I was so excited when I found out Michiko Kakutani was reviewing The Last Flight of Poxl West in the Times. I (embarrassingly) wrote everyone I knew to tell them. My old college friend, John Green, who has sold literally tens of millions of copies of his books, wrote back to say something like, “That’s cool, but you know what the best is? Just one person, somewhere, truly engaged with your work.” So, that.

How do you write—what is your private modus operandi? What talismans, rituals, props do you use to assist you?

I forget who but someone smarter than me said something along the lines of “the art of writing is the meeting of the seat of the pants with the seat of the chair.” So I try to be disciplined: sitting front of the computer for three hours a day, all week long, when I’m at work. A whole lot of it’s going to get thrown out, anyway.

What do you want readers to get out of your book?

I think the dream is for a reader who feels they see the world a little more clearly, in a little more detail, and a little more generously, after closing every novel they read. So if they read me, I’m just happy to know that’s what they’re doing when they do it.
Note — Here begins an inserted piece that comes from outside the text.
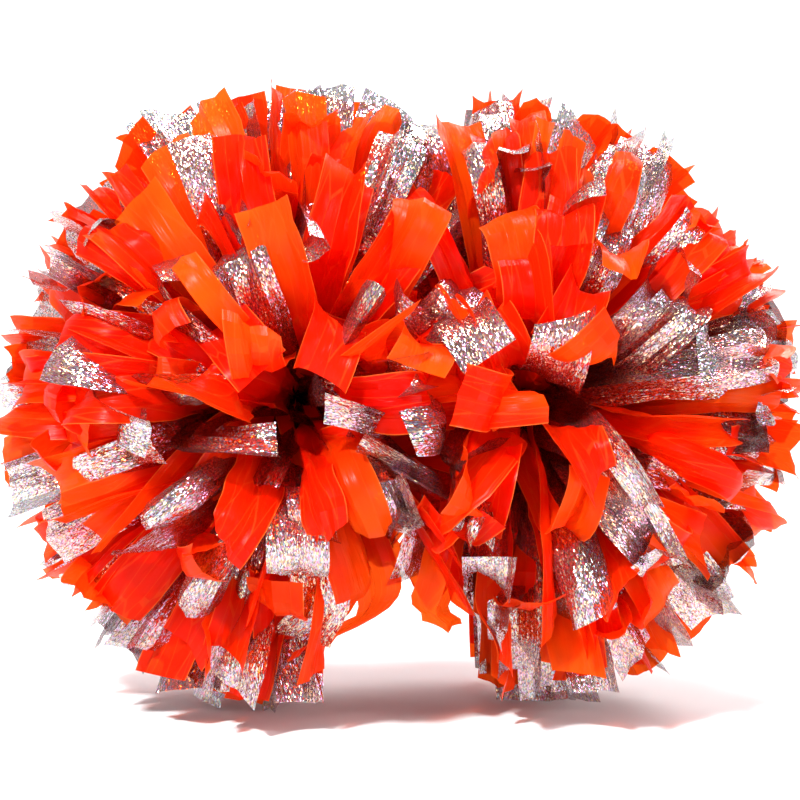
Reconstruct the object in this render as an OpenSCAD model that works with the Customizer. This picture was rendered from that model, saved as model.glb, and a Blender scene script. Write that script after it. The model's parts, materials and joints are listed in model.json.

Daniel Torday is the Director of Creative Writing at Bryn Mawr College. An author and former editor at Esquire magazine, Torday currently serves as an editor at The Kenyon Review. His short stories and essays have appeared in Esquire, Glimmer Train, Harper Perennial's Fifty-Two Stories, Harvard Review, The New York Times, and The Kenyon Review. Torday's novella The Sensualist won the 2012 National Jewish Book Award for debut fiction; The Last Flight of Poxl West received the 2015 National Jewish Book Award for Fiction.